L’odeur de l’automne, depuis quelques jours, se glissait, le matin, jusqu’à la mer.De l’aube à l’heure où la terre, échauffée, permet que le souffle frais de la mer repousse l’arôme, moins dense, des sillons ouverts, du blé battu, des engrais fumants, ces matins d’août sentaient l’automne. Since a few days, the scent of autumn drifted to the sea in the morning. From dawn to the hour when the warm earth allows the fresh breath from the sea to push aside the less dense aroma of the open furrows, of the beaten wheat, of the steaming manure, these August mornings smelled like autumn.

Colette perfectly unfolds their tormented relationship and remarkably describes the impact of sensuality on what they think is a couple. The characters aren’t what you could expect.
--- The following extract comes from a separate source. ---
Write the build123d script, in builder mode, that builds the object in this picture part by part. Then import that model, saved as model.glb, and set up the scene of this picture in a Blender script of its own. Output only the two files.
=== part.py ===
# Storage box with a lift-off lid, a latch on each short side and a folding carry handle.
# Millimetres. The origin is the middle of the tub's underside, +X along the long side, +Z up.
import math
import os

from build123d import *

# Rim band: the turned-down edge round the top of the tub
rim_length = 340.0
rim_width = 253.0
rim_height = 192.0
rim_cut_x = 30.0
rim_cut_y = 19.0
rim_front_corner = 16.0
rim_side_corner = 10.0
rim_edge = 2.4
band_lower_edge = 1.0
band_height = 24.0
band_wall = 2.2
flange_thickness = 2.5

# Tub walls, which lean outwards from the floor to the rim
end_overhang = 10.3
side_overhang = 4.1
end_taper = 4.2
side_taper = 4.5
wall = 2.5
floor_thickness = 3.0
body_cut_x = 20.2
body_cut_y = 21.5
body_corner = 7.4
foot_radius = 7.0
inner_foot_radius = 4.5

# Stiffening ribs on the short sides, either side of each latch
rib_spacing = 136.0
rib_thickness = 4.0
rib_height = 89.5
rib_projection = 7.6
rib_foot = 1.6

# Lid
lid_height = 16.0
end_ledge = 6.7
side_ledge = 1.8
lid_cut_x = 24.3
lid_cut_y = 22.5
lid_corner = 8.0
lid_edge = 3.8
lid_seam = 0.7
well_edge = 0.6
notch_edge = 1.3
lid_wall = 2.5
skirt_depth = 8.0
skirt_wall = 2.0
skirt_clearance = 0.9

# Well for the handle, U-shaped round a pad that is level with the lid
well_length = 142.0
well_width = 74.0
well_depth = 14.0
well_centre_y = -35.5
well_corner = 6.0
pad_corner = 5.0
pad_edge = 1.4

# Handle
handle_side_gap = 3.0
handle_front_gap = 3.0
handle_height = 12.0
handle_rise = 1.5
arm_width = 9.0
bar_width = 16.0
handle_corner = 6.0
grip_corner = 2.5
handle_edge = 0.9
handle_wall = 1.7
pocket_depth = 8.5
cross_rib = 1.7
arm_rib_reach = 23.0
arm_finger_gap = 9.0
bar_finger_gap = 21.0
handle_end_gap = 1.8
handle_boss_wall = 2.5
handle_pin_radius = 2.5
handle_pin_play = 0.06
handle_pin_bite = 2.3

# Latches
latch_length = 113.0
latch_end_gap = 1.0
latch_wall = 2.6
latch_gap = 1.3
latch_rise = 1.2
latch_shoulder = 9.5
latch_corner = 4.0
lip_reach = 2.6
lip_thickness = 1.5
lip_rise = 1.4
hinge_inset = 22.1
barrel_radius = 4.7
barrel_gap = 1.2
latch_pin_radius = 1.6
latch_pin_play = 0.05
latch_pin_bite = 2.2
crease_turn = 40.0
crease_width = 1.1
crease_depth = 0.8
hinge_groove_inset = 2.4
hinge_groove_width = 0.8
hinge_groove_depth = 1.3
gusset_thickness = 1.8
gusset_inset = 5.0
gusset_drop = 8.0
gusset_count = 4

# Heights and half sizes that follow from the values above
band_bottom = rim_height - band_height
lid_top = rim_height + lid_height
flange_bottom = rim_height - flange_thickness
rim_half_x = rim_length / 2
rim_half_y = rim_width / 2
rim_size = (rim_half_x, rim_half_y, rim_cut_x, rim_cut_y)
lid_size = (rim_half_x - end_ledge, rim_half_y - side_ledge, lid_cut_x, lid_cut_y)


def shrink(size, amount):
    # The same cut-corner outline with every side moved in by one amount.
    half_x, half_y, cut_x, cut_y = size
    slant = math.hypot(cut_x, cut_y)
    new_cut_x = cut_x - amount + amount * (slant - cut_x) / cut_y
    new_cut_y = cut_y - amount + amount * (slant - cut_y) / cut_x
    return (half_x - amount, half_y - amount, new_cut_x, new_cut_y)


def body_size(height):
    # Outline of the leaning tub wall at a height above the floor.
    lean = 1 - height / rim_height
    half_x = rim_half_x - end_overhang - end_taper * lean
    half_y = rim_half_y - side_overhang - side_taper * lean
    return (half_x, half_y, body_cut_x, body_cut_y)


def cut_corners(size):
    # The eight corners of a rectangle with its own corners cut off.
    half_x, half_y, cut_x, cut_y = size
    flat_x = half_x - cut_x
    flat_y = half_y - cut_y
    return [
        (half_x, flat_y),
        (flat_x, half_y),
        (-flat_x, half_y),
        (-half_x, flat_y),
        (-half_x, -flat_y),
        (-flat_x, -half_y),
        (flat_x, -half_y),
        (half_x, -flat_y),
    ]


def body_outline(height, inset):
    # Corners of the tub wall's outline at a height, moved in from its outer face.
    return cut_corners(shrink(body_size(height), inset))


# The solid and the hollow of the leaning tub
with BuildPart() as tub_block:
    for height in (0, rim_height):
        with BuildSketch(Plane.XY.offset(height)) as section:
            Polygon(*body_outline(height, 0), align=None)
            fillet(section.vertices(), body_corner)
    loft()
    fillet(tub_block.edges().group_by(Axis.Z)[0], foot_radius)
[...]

Philippe is more hesitant and troubled than Vinca. Does it matter that this novel was written by a woman? I think it does. Colette had a free lifestyle and it resonates in her work. I feel that no male writer managed to describe the fragility of an adolescent boy the way Colette did. At least not before the 1970s and men’s acceptance of their soft side. Here the characters aren’t what you expect. Philippe cries, overwhelmed by emotions. Vinca is more practical, able to repress her feelings and act rationally. In a way, she’s stronger than him.

I am sorry I couldn’t find an online version of The Ripening Seed, I had to translate the quotes and it wasn’t easy. Colette is gifted, subtle, managing to mirror Phil and Vinca’s feelings into the lanscape. It’s a faithful portrait of adolescence, the end of innocence, the end of certainties and the mistaken impression nobody ever experienced what we feel. Danielle reviewed it too (spoilers there) but the quote by a professional translator will give you a better idea of Colette’s talent.
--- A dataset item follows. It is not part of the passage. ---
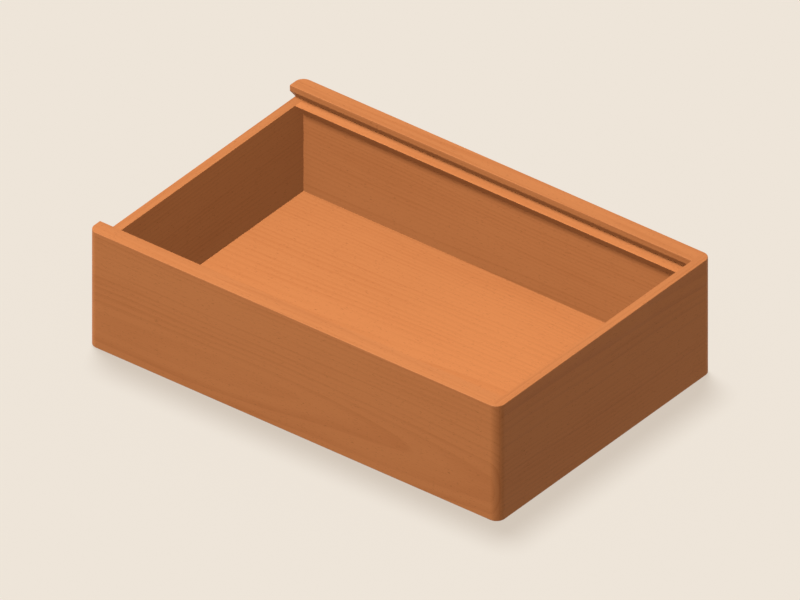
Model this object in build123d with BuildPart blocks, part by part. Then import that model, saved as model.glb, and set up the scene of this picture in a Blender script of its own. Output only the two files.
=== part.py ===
from build123d import *

import os

# A wooden box made to take a sliding lid.
#
# Nine pieces, glued up.  Two long sides and two ends make the frame, and a thin bottom
# panel sits in grooves in all four.  Along each long side an undercut lip stands over a
# sloping ledge, and the two pairs make the lid's way.  A lid slides in over the low entry
# end, rests on the ledges, is held down by the lips and stops against the stop end.
#
# Millimetres.  The origin is the centre of the underside, +X points along the box to the
# stop end, +Y to the back side and +Z up.

# The box, outside
length = 300
width = 200
height = 80             # to the top of the lips and of the stop end
board = 6               # thickness of the sides and the ends
corner_radius = 6       # upright outside corners

# The lid's way
lip_edge = 4            # height of a lip's upright edge
lip_undercut = 6.7      # height of the slope beneath it, down to the ledge
ledge_width = 8         # level face that carries the lid
rail_slope = 0.8        # run of the undercut, and of the ledge's underside, for a rise of 1

# The joints
housing = 3             # depth of the corner rabbets and of the bottom panel's grooves
bottom_thickness = 4
bottom_recess = 2       # from the ground up to the underside of the bottom panel
panel_gap = 0.2         # left round the panel in its grooves, for the wood to move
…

  1. February 9, 2012 at 9:38 am

    Colette is one of the greatest writers I know, another one I’d like to read everything of. I haven’t read one single book or story I didn’t like. Her descriptions are very nuanced and sensual. On top of that she is a wonderful psychlogist.
    Translating her isn’t easy, her vocabulary is vast.
    I read Le blé en herbe and thought it captures first love better than any other novel I know. This being turned inwards, like you describe it.
    I can’t remember the details but your lovely review tells me, this is one to re-read.
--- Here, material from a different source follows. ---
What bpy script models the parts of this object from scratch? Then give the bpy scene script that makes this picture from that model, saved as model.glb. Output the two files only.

    • February 9, 2012 at 2:01 pm

      It was a first for me and she’s clearly a writer to explore.
      You’re right her vocabulary is vast. I encountered several words I didn’t know.


  2. February 9, 2012 at 11:23 am

    Any novel set in Brittany is going to be appealing to me – I have had several holidays there and it is perhaps my ideal location – fantastic coast line and tons of French ambience (we Brits love all that don’t we).

    I have never read Collette but am conscious that this is a gap in my reading which needs to be filled. This could be a good place to start.

    You write “I feel that no male writer managed to describe the fragility of an adolescent boy the way Colette did”. You may well be right but I can think of others. One excellent example is LP Hartley’s The Go Between (although the boy is only 12)


    • February 10, 2012 at 12:59 am

      Then you’d like this one: it’s full of fine descriptions of the landscape.

      I should have said “I’ve never read any other writer who managed to describe the fragility of an adolescent boy the way Colette did”, that would have been more accurate. Thanks for the recommendation, I’ll have a look at it.


  3. February 9, 2012 at 5:08 pm

    This sounds like something I’d enjoy. There’s that people-on-holiday theme. It reminds me of the French film I just watched C’est La Vie for its Brittany setting and the idea of the parallel worlds of adults and children. No older woman seducing teens though. I have a collection of Colette stories I’ve never read.


    • February 10, 2012 at 1:04 am

      I think you’d like it, besides, it’s very short (100 pages)I wonder about the translation.


  4. February 9, 2012 at 6:56 pm

    Guy, I reviewed Le chat last year and think you would like that very much. It’s about a relationship gone sour.


    • February 10, 2012 at 1:05 am

      I remember that review, I suggested Le Blé en herbe after reading your review of La chatte.


      • February 10, 2012 at 4:59 pm

        I remember that review too. I think I’ll have to dig out the book and see what’s in it. It’s this huge paperback.


  5. February 9, 2012 at 9:21 pm

    Are there animals in this novel? I ask because Colette is so good describing animals. An odd little specialty.

    She’s good at other things, too! But the animals have always struck me.


    • February 10, 2012 at 1:06 am

      No, there aren’t any animal here except for the shrimps they fish.


  6. February 10, 2012 at 1:20 am

    After our book meeting.
    We all thought it’s an amazing book both for the style and the plot. Her description of teenage angst is marvellous.

    Philippe is more subtle, more hesitant than Vinca. He’s more intellectual, more keen to thinking and analyzing his feelings. He’s more disquieted by the future than Vinca. She’s more earthly, stronger. The truth is Philippe wonders about his future because he’s a boy. Being a male, he has a choice to make, he has possibilities. Vinca already knows her only future is marriage. She has no reason to worry about her future, it’s already written for her and she has accepted it.

    Two of us thought about Le diable au corps (The Devil in the Flesh) when reading it. They were written at the same time and capture something similar in the atmosphere.

    Colette’s tale is timeless, Philippe and Vinca could go through the same difficulties nowadays. Only Mme Dalleray would be called the ugly name of cougar. (the one who invented that ugly concept should have biten their tongue instead of saying it aloud)


  7. February 10, 2012 at 10:36 am

    I’m a huge fan of Colette – she was half my PhD dissertation (the other half being Duras) and she survived that experience unscathed and remains an author I love to read. She was very prolific so there are bits and pieces of her writing that I have still to get to! I save them up for a rainy day.


    • February 10, 2012 at 11:48 pm

      Which ones do you recommend? Your French is very good if you cam read her in the original.


  8. leigh
    August 24, 2016 at 3:59 am

    I read this for A level. I loved it. My favourite quote came at the end: une Pei de heurer une Pei de tristesse tres vite effacce par inoubable chagrin. Excuse the spelling!


    • August 25, 2016 at 12:36 pm

      It is a memorable book about adolescence, isn’t it? It’s not easy to read in French, btw, so congrats!